TASK INSTRUCTIONS: Could you output each line of the data that follows exactly?

:: DATA LINES

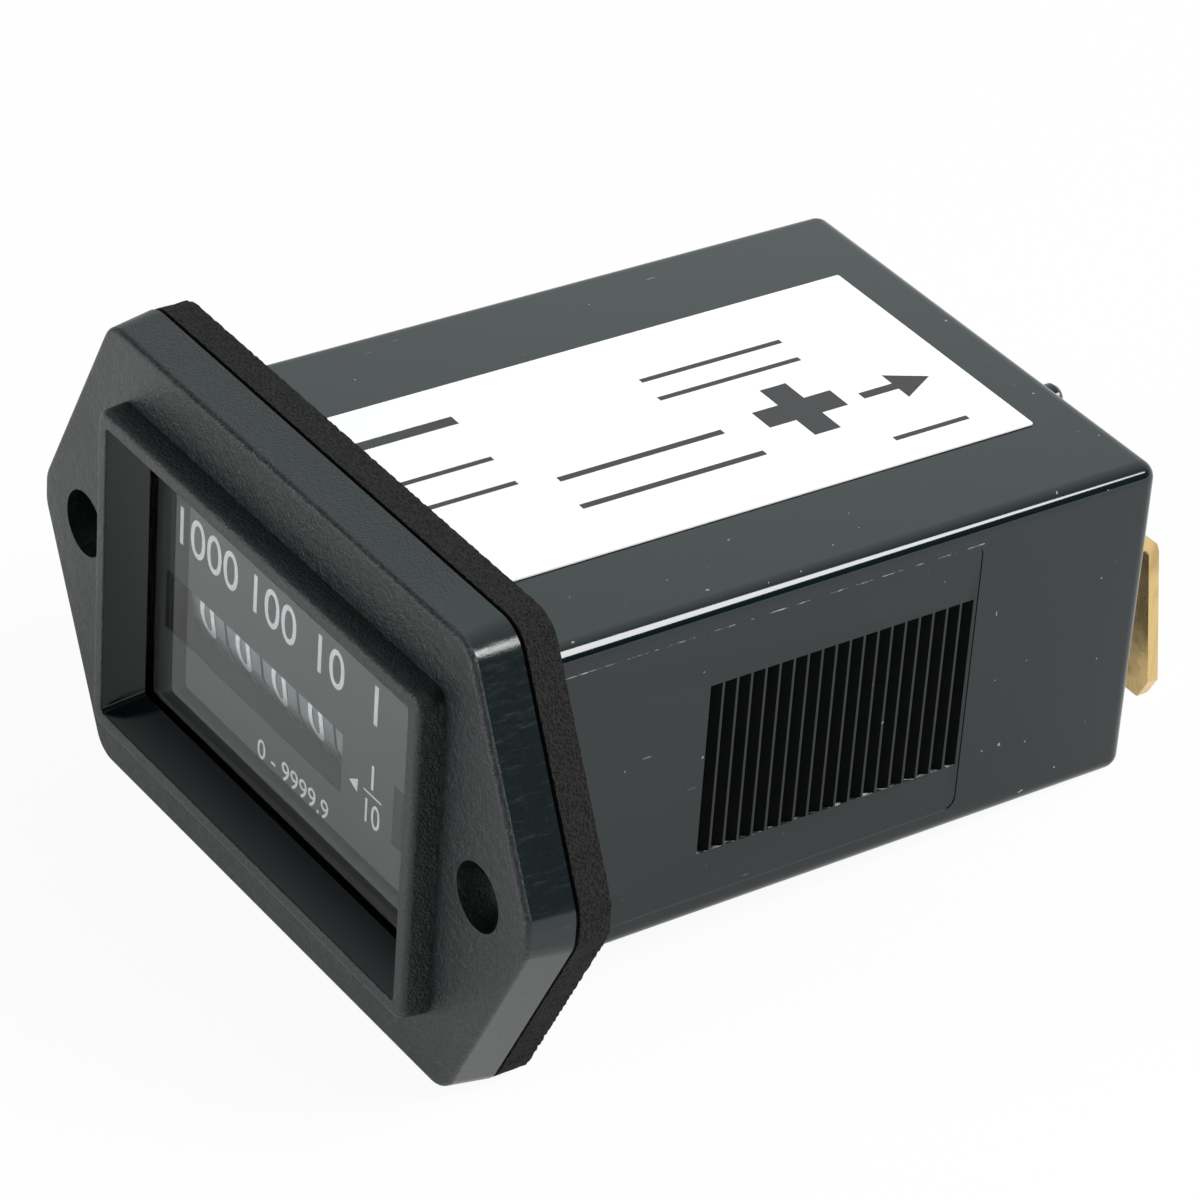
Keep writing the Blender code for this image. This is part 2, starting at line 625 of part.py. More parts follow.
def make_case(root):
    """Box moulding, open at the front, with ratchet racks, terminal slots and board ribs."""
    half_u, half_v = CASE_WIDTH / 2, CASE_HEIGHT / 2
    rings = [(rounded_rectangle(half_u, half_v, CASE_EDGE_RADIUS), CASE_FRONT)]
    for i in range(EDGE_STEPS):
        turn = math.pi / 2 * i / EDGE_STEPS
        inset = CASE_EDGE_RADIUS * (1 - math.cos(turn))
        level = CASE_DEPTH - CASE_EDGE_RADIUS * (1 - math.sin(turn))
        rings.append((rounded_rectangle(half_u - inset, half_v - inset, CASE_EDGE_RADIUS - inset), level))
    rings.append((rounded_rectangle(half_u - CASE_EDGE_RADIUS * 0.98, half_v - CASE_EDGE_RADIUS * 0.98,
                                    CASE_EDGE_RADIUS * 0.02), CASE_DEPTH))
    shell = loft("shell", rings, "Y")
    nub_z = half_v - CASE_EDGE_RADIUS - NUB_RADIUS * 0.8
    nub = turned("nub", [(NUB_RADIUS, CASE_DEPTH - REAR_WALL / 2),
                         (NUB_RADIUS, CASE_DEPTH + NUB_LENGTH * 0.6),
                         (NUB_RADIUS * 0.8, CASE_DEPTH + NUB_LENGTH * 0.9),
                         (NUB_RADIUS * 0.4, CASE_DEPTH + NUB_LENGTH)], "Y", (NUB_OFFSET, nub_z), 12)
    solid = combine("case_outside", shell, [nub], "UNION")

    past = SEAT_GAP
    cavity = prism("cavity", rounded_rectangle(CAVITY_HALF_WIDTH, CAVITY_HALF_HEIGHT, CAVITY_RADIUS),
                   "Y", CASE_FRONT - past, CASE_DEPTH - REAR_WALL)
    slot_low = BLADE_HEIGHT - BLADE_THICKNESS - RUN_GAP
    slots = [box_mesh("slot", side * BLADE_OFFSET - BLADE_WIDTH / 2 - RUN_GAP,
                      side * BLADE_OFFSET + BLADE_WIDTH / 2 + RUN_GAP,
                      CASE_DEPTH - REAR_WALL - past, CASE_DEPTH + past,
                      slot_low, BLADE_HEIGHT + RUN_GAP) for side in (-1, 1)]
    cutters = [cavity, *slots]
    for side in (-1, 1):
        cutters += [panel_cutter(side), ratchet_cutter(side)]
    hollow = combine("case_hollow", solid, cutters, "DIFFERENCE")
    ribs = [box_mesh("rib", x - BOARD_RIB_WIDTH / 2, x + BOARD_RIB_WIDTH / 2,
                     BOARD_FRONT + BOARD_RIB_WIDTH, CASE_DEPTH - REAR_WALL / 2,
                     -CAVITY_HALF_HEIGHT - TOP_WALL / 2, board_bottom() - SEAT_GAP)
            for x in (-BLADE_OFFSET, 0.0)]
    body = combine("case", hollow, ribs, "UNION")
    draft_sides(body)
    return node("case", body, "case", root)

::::

EXERCISE ANSWER:
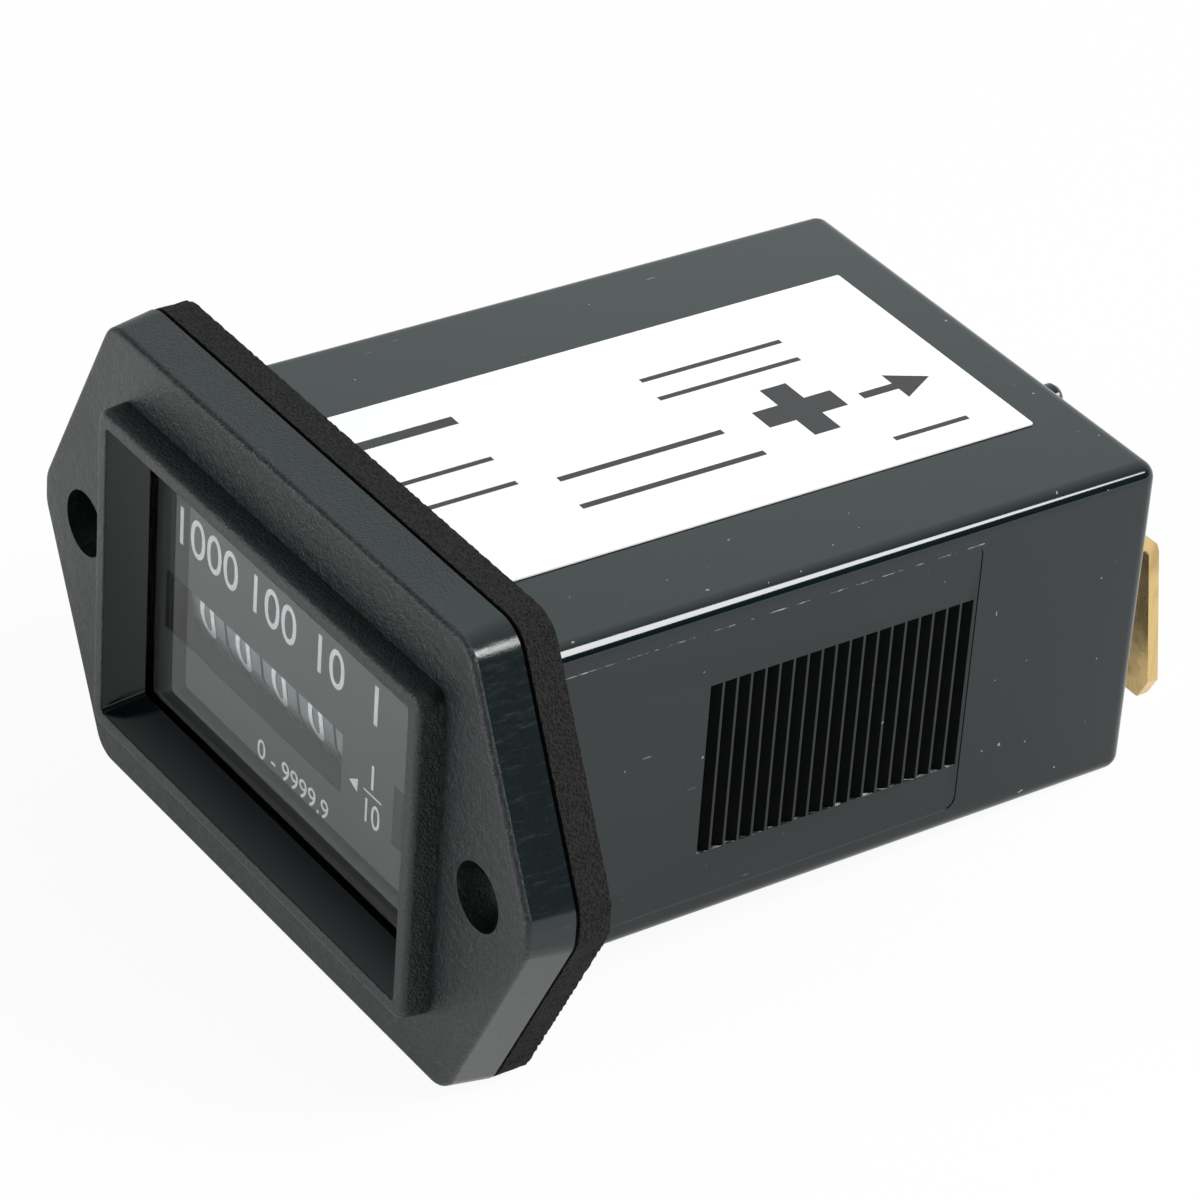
Keep writing the Blender code for this image. This is part 2, starting at line 625 of part.py. More parts follow.
def make_case(root):
    """Box moulding, open at the front, with ratchet racks, terminal slots and board ribs."""
    half_u, half_v = CASE_WIDTH / 2, CASE_HEIGHT / 2
    rings = [(rounded_rectangle(half_u, half_v, CASE_EDGE_RADIUS), CASE_FRONT)]
    for i in range(EDGE_STEPS):
        turn = math.pi / 2 * i / EDGE_STEPS
        inset = CASE_EDGE_RADIUS * (1 - math.cos(turn))
        level = CASE_DEPTH - CASE_EDGE_RADIUS * (1 - math.sin(turn))
        rings.append((rounded_rectangle(half_u - inset, half_v - inset, CASE_EDGE_RADIUS - inset), level))
    rings.append((rounded_rectangle(half_u - CASE_EDGE_RADIUS * 0.98, half_v - CASE_EDGE_RADIUS * 0.98,
                                    CASE_EDGE_RADIUS * 0.02), CASE_DEPTH))
    shell = loft("shell", rings, "Y")
    nub_z = half_v - CASE_EDGE_RADIUS - NUB_RADIUS * 0.8
    nub = turned("nub", [(NUB_RADIUS, CASE_DEPTH - REAR_WALL / 2),
                         (NUB_RADIUS, CASE_DEPTH + NUB_LENGTH * 0.6),
                         (NUB_RADIUS * 0.8, CASE_DEPTH + NUB_LENGTH * 0.9),
                         (NUB_RADIUS * 0.4, CASE_DEPTH + NUB_LENGTH)], "Y", (NUB_OFFSET, nub_z), 12)
    solid = combine("case_outside", shell, [nub], "UNION")

    past = SEAT_GAP
    cavity = prism("cavity", rounded_rectangle(CAVITY_HALF_WIDTH, CAVITY_HALF_HEIGHT, CAVITY_RADIUS),
                   "Y", CASE_FRONT - past, CASE_DEPTH - REAR_WALL)
    slot_low = BLADE_HEIGHT - BLADE_THICKNESS - RUN_GAP
    slots = [box_mesh("slot", side * BLADE_OFFSET - BLADE_WIDTH / 2 - RUN_GAP,
                      side * BLADE_OFFSET + BLADE_WIDTH / 2 + RUN_GAP,
                      CASE_DEPTH - REAR_WALL - past, CASE_DEPTH + past,
                      slot_low, BLADE_HEIGHT + RUN_GAP) for side in (-1, 1)]
    cutters = [cavity, *slots]
    for side in (-1, 1):
        cutters += [panel_cutter(side), ratchet_cutter(side)]
    hollow = combine("case_hollow", solid, cutters, "DIFFERENCE")
    ribs = [box_mesh("rib", x - BOARD_RIB_WIDTH / 2, x + BOARD_RIB_WIDTH / 2,
                     BOARD_FRONT + BOARD_RIB_WIDTH, CASE_DEPTH - REAR_WALL / 2,
                     -CAVITY_HALF_HEIGHT - TOP_WALL / 2, board_bottom() - SEAT_GAP)
            for x in (-BLADE_OFFSET, 0.0)]
    body = combine("case", hollow, ribs, "UNION")
    draft_sides(body)
    return node("case", body, "case", root)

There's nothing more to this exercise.